Malattia subdola e debilitante per gli anziani
Il doppio tampone sancisce la fine della fase acuta della malattia da Sars-CoV-2. Ma per un recupero completo, nella maggior parte dei casi, occorrono diversi mesi. E’ questa la valutazione che arriva da Anteas Ragusa con riferimento a una delle fasce più deboli della popolazione, quella degli anziani. “Sulla scorta dei consigli medici,
soprattutto da parte di specialisti, che abbiamo raccolto in queste ultime settimane – afferma il presidente di Anteas Ragusa – i pazienti colpiti dal Covid- 19 vanno innanzitutto identificati. Poi, trattati. E infine, se necessario, supportati per tornare a fare ciò che era nelle loro possibilità prima della malattia. La riabilitazione è uno dei temi posto sul tavolo dall’emergenza coronavirus. Non meno rilevante degli altri, sebbene l’elevata velocità dei contagi e la sospensione delle prestazioni non
urgenti abbiano inizialmente fatto scivolare in secondo piano il recupero dopo la fase acuta della malattia. Ma adesso occorre darsi da fare per identificare le giuste vie che ci portino a recuperare la piena efficienza fisica. Un percorso che, soprattutto per chi ha affrontato un ricovero in terapia intensiva, si preannuncia lungo e graduale”.

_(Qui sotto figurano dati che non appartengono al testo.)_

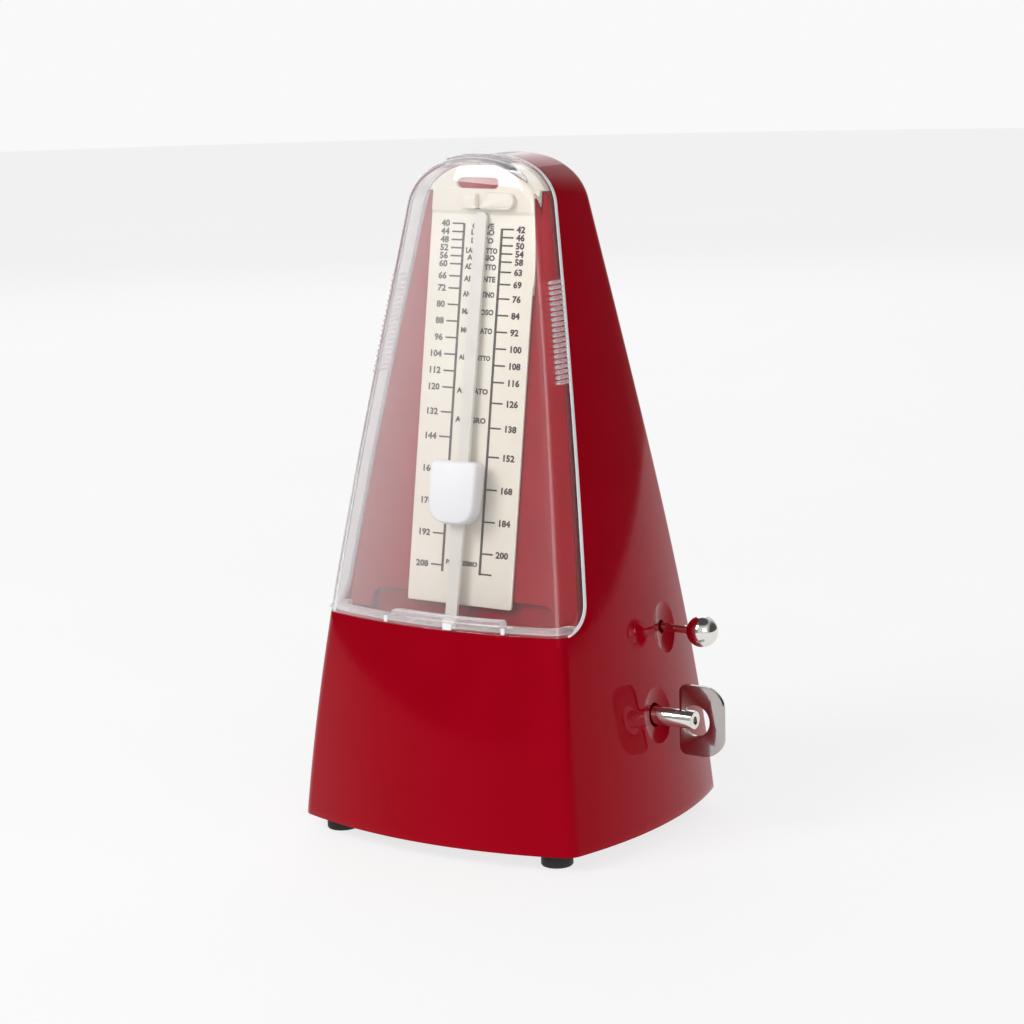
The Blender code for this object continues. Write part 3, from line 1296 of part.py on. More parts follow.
def make_bell():
    """Bell dome on a post from the left frame plate, with its nut."""
    centre = (BELL_Y, BELL_Z)
    plate_face = -FRAME_HALF - FRAME_PLATE
    mouth = BELL_X
    crown = BELL_X - BELL_DEPTH
    flat = BELL_RADIUS - 3.0
    inner = BELL_RADIUS - BELL_WALL
    bore = 1.8
    profile = (
        (BELL_RADIUS, mouth), (BELL_RADIUS, crown + 3.0), (flat, crown), (bore, crown),
        (bore, crown + BELL_WALL), (flat - 0.4, crown + BELL_WALL), (inner, crown + 3.4), (inner, mouth))
    finish(turned("bell_dome", profile, "X", centre, 24), "brass")
    seat = crown + BELL_WALL + PART_GAP
    post = turned("bell_post", (
        (0, plate_face - PART_GAP), (2.6, plate_face - PART_GAP), (2.6, seat), (1.4, seat),
        (1.4, crown - 2.6), (0, crown - 2.6)), "X", centre, SMALL_SEGMENTS)
    finish(post, "steel")
    nut = tube("bell_nut", 1.4 + PART_GAP, 3.2, crown - 2.0, crown - PART_GAP, "X", centre, 6)
    finish(nut, "steel")


def make_selector():
    """Bell selector rod with its ball knob, the hammer on it, and the detent spring."""
    centre = (SELECTOR_Y, SELECTOR_Z)
    axis = add_frame("selector_axis", (SELECTOR_FACE_X, *centre))
    left = HAMMER_HEAD_X - 4.0
    knob_x = SELECTOR_FACE_X + KNOB_STAND
    groove = SELECTOR_RADIUS - 0.35
    profile = [(0, left), (SELECTOR_RADIUS, left)]
    detent_x = FRAME_HALF - 5.0
    for i in range(-2, 3):
        middle = detent_x + i * SELECTOR_TRAVEL / 2
        profile += [(SELECTOR_RADIUS, middle - 0.6), (groove, middle), (SELECTOR_RADIUS, middle + 0.6)]
    profile += [(SELECTOR_RADIUS, knob_x), (0, knob_x)]
    finish(turned("selector_rod", profile, "X", centre, SMALL_SEGMENTS), "steel", axis)

    rise = 10
    bore = SELECTOR_RADIUS + PART_GAP
    neck = 2.3
    start = -math.sqrt(KNOB_RADIUS ** 2 - neck ** 2)
    ball = [(0, knob_x + PART_GAP), (bore, knob_x + PART_GAP), (bore, knob_x + start - 0.8),
            (neck, knob_x + start - 0.8)]
    first = math.atan2(neck, start)
    for i in range(rise):
        angle = first * (1 - i / rise)
        ball.append((KNOB_RADIUS * math.sin(angle), knob_x + KNOB_RADIUS * math.cos(angle)))
    ball.append((0, knob_x + KNOB_RADIUS))
    finish(turned("selector_knob", ball, "X", centre, ROUND_SEGMENTS), "chrome", axis)

    hammer_axis = add_frame("hammer_axis", (HAMMER_HEAD_X, *centre))
    tube_left = HAMMER_HEAD_X - 1.6
    tube_right = FINGER_X + DRUM_TRACK_PITCH
    hammer = tube("hammer_arm", SELECTOR_RADIUS + RUNNING_GAP, HAMMER_TUBE_RADIUS, tube_left, tube_right,
                  "X", centre, SMALL_SEGMENTS)
    head_z = BELL_Z + BELL_RADIUS + HAMMER_REST_GAP + HAMMER_HEAD_RADIUS
    head_at = (BELL_Y, head_z)
    join(hammer, bar_between("arm", centre, head_at, HAMMER_HEAD_X - 0.8, HAMMER_HEAD_X + 0.8, 1.1, 2.2, 1.2))
    away = Vector(centre) - SECOND_CENTRE
    reach = DRUM_RADIUS + DRUM_PIN_HEIGHT + PART_GAP
    finger_tip = SECOND_CENTRE + away.normalized() * reach
    finger = bar_between("finger", centre, tuple(finger_tip), FINGER_X + 0.3, FINGER_X + 1.7, 0.8, 2.2, 0.0)
    join(hammer, finger)
    hollow = rod("rod_room", SELECTOR_RADIUS + RUNNING_GAP, tube_left - 1, tube_right + 1, "X", centre)
    cut(hammer, hollow)
    finish(hammer, "steel", hammer_axis)
    head = turned("hammer_head", (
        (0, HAMMER_HEAD_X + 1.1), (HAMMER_HEAD_RADIUS, HAMMER_HEAD_X + 1.1),
        (HAMMER_HEAD_RADIUS, HAMMER_HEAD_X + 3.4), (0, HAMMER_HEAD_X + 3.4)), "X", head_at, SMALL_SEGMENTS)
    finish(head, "brass", hammer_axis)


def bar_between(name, start, end, low, high, end_half, start_half, past):
    """Flat tapered bar between two places in the YZ plane."""
    a = Vector(start)
    b = Vector(end)
    along = (b - a).normalized()
    side = Vector((-along.y, along.x))
    b = b + along * past
    points = [a - side * start_half, b - side * end_half, b + side * end_half, a + side * start_half]
    return prism(name, [tuple(p) for p in points], low, high, "X")


def make_detent_spring():
    """Leaf on the right frame plate that clicks into the selector rod's grooves."""
    detent_x = FRAME_HALF - 5.0
    under = SELECTOR_Z + SELECTOR_RADIUS
    face = FRAME_HALF - PART_GAP
    leaf = 0.4
    outline = (
        (face, under + 4.6), (face, under + 2.2), (face - leaf, under + 2.2), (face - 1.2, under + 3.6),
        (detent_x + 0.6, under + 1.2), (detent_x, under + PART_GAP), (detent_x - 0.6, under + 1.2),
        (detent_x - 0.4, under + 1.7), (detent_x, under + 1.0), (face - 1.2, under + 4.2))
    spring = prism("detent_spring", outline, SELECTOR_Y - 1.5, SELECTOR_Y + 1.5, "Y")
    finish(spring, "spring_steel")


# ---------------------------------------------------------------- assembly


def centre_on_bounds():
    """Move the whole object so that the middle of its bounding box is over the origin."""
    bpy.context.view_layer.update()
    lows = []
    highs = []
    for obj in bpy.context.scene.objects:
        if obj.type != "MESH":
            continue
        corners = [obj.matrix_world @ v.co for v in obj.data.vertices]
        lows.append((min(c.x for c in corners), min(c.y for c in corners)))
        highs.append((max(c.x for c in corners), max(c.y for c in corners)))
    root = bpy.data.objects[ROOT_NAME]
    root.location.x -= (min(p[0] for p in lows) + max(p[0] for p in highs)) / 2
    root.location.y -= (min(p[1] for p in lows) + max(p[1] for p in highs)) / 2


def main():
    """Build every piece."""
    for obj in list(bpy.data.objects):
        bpy.data.objects.remove(obj)
    root = bpy.data.objects.new(ROOT_NAME, None)
    bpy.context.scene.collection.objects.link(root)
    make_case()
    make_panel()
    make_cover()
    panel_frame = make_scale_plate()
    make_catch(panel_frame)
    make_base()
    make_frame_plates()
    make_verge_bracket()
    make_escape_bridge()
    make_great_wheel()
    make_winding()
    make_mainspring()
    make_second_wheel()
    make_escape()
    axis = make_pendulum()
    make_sliding_weight(axis)
    make_bell()
    make_selector()
    make_detent_spring()
    centre_on_bounds()


main()
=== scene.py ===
"""Looks of a pyramid metronome: case, clear cover, scale, pendulum, key and bell knob.

Shapes are written in millimetres in the case's own frame, whose middle is the middle of the base, and become
metres in the shared frame as their meshes are made. The front is towards -Y.
"""

from __future__ import annotations

import logging
import math
from dataclasses import dataclass, field
from enum import Enum
from typing import Iterable, Sequence

import bmesh
import bpy
from mathutils import Matrix, Vector


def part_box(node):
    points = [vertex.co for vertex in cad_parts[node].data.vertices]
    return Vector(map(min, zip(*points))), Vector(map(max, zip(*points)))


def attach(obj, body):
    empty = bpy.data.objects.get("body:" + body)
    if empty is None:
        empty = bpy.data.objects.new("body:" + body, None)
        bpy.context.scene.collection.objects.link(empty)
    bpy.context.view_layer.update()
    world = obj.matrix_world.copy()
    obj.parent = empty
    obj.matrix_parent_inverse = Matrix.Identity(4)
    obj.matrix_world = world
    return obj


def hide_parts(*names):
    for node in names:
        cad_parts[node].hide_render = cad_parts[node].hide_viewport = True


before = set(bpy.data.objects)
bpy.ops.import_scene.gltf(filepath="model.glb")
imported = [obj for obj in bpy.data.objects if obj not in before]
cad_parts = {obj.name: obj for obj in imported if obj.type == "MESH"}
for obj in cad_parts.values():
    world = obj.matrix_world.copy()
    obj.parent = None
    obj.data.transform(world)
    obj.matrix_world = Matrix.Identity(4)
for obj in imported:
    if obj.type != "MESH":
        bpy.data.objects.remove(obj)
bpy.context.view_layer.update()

MM = 0.001
LOG = logging.getLogger("metronome")

Point = tuple[float, float, float]
Colour = tuple[float, float, float]


# ---------------------------------------------------------------- finishes


def new_node(tree: bpy.types.NodeTree, kind: str, **settings: object) -> bpy.types.Node:
    """Add a node to a tree.

    Args:
        tree: Tree to add to.
        kind: Blender's name of the node type.
        settings: Attributes to set on the node.

    Returns:
        The new node.
    """
    node = tree.nodes.new(kind)
    for key, value in settings.items():
        setattr(node, key, value)
    return node


def noise(tree: bpy.types.NodeTree, scale: float, detail: float = 3.0) -> bpy.types.Node:
    """Add a noise on the piece's own metres.

    Args:
        tree: Material's tree.
        scale: Noise scale, in cells per metre.
        detail: Octaves.

    Returns:
        The noise node.
    """
    place = new_node(tree, "ShaderNodeTexCoord")
    node = new_node(tree, "ShaderNodeTexNoise")
    node.inputs["Scale"].default_value = scale
    node.inputs["Detail"].default_value = detail
    tree.links.new(place.outputs["Object"], node.inputs["Vector"])
    return node


def remap(tree: bpy.types.NodeTree, source: bpy.types.NodeSocket, low: float, high: float,
          to_low: float, to_high: float) -> bpy.types.NodeSocket:
    """Map a value from one range to another.

    Args:
        tree: Material's tree.
        source: Socket that gives the value.
        low: Lowest value read.
        high: Highest value read.
        to_low: Result at low.
        to_high: Result at high.

    Returns:
        The socket that gives the result.
    """
    node = new_node(tree, "ShaderNodeMapRange")
    for name, value in (("From Min", low), ("From Max", high), ("To Min", to_low), ("To Max", to_high)):
        node.inputs[name].default_value = value
    tree.links.new(source, node.inputs["Value"])
    return node.outputs["Result"]


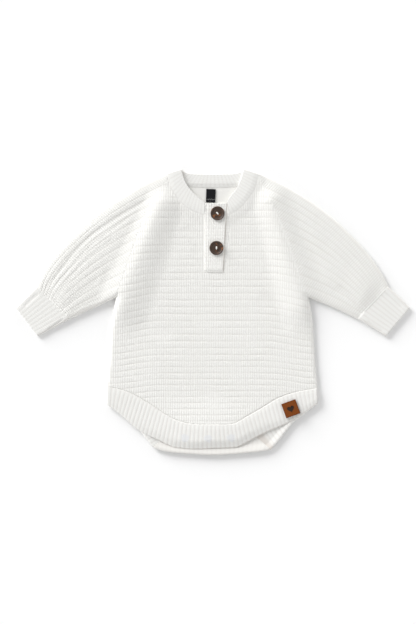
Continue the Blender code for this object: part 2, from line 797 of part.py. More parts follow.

Oltre a essere subdola, la polmonite interstiziale che caratterizza la malattia provocata dal nuovo coronavirus è molto debilitante. “I racconti dei medici e dei pazienti che hanno registrato un’evoluzione positiva del Covid-19 sono pressoché unanimi. L’esito negativo del doppio tampone dà una risposta – parziale, in alcuni casi – al problema della contagiosità. Ma non pone fine al percorso di malattia. Le conseguenze legate al prolungato allettamento, le problematiche pregresse e attuali di tipo respiratorio richiedono un sostegno adeguato. Anche perché, quasi sempre, occorre fare i conti con persone molto debilitate, che mostrano segni di astenia e difficoltà di movimento”. Aspetti a cui occorre aggiungere quelli
della sfera cognitiva ed emotiva: dal disorientamento alla perdita di gusto e olfatto.
La priorità, però, è rappresentata dal deficit respiratorio. “Una volta tornati a casa, i pazienti raccontano di essere molto stanchi – dice ancora Schininà – anche dopo aver svolto attività routinarie, come per esempio una doccia. Al momento, però, non esistono linee guida condivise per la fisioterapia respiratoria rivolta ai pazienti colpiti dal Covid-19. Quello che si sa è che però ne abbisognano pressoché tutti, tra coloro che sono stati curati in ospedale: anche in ragione dell’elevata età media (64 anni) di
chi ha sviluppato i sintomi più gravi della malattia. Intensità e durata della
riabilitazione dipendono, in linea generale, da quanto lunga è stata la degenza. La decisione finale deve però essere assunta soltanto dopo aver valutato il singolo caso che si ha di fronte. I più debilitati – stando a quanto visto finora e com’era logico aspettarsi – sono i pazienti che hanno vissuto per settimane in terapia intensiva. Ma anche per tutti gli altri, reduci da almeno 14 giorni di ricovero nei reparti di malattie infettive o pneumologia, un periodo di riabilitazione è quasi sempre necessario.
Perché, se è vero che l’infezione è alle spalle, il ritorno alla vita «pre Covid-19» non è così semplice: questo è quanto descrive chi da mesi combatte ogni giorno contro questa malattia”.